On the basis of this information, it claims that fires are ten times more common than previously thought. Newspaper coverage largely focused on this information.

However, the report arrives at this conclusion by making assumptions about the level of reporting of turbine fires in order to multiply reported incidents. The data from CWIF reports 142 accidents between 2006 and 2010 — of which an average of 11.7 each year were turbine fires.

It compares this data to the 1,500 total accidents recognised by UK industry body RenewableUK. Since the CWIF pool of data is ten times smaller, the paper draws the conclusion that turbine fires are actually ten times more common than the CWIF data shows.

This leads it to the conclusion that there are around 117 turbine fires yearly. It fails to recognise, however, that there is likely to be a different rate of reporting for different accidents, with turbine fires a more newsworthy incident than a gearbox breakdown.
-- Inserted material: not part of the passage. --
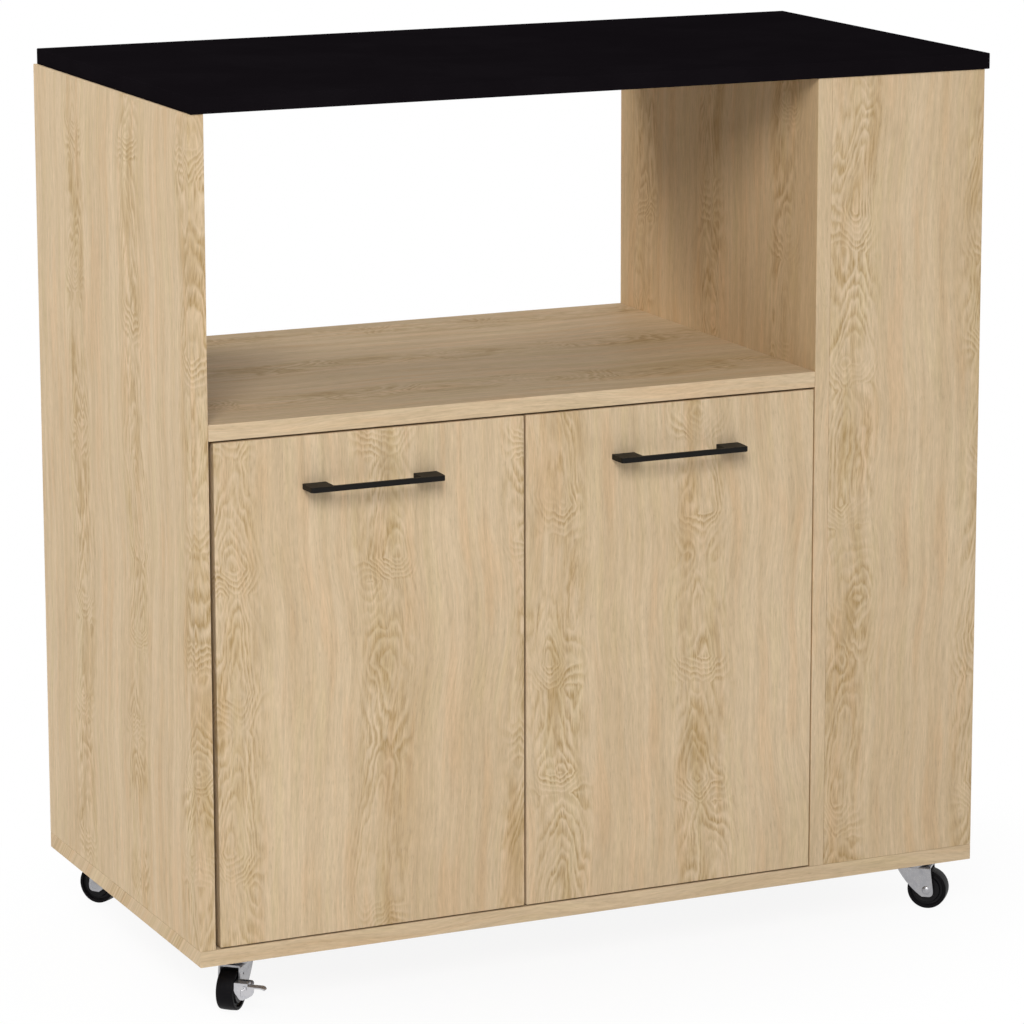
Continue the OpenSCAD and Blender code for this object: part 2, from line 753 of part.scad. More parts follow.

Furthermore, the results still show that wind turbines are a very safe technology in terms of fire safety protection. "In terms of fire hazard, the figures are almost negligible. It is a one in 10,000 probability of a fire," said Guillermo Rein, an engineer in fire safety from Imperial College London, and one of the authors of the report. "There is no scandal here. This number is not zero, but it is minimal."

"By comparison with other energy industries, fire accidents are much less frequent in wind turbines than other sectors, such as oil and gas, which globally has thousands of fire accidents per year," he said.

The paper also recognises that while the absolute number of fires globally has increased, this is due to the proliferation of turbines, with fires per turbine falling since 2002.

Update: the article has been updated to include comments from the report author.